Determine the number of lines containing the word "object", and state that figure alone.

*** Supplied records ***

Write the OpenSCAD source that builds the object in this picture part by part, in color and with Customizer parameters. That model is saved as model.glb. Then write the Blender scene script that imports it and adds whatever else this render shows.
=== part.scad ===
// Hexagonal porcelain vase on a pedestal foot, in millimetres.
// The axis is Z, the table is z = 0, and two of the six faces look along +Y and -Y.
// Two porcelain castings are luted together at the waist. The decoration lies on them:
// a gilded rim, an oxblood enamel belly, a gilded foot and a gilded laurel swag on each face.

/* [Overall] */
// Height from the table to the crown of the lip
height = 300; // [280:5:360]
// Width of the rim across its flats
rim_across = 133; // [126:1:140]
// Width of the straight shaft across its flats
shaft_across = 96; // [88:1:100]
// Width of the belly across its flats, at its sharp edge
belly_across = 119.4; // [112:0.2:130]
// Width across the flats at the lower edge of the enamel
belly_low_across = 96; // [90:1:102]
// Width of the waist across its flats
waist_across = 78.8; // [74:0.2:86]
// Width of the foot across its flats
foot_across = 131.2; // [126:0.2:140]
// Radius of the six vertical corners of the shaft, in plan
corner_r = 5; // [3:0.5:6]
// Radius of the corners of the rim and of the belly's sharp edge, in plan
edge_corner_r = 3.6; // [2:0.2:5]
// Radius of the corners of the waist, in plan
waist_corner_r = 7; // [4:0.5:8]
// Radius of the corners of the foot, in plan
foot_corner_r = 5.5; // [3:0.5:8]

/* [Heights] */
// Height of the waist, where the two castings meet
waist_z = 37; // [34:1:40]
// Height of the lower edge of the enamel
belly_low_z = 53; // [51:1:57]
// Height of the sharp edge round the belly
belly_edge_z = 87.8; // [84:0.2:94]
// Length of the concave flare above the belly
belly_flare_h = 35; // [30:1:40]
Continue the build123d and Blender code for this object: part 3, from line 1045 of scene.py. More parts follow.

***

• [Exercise response]: 2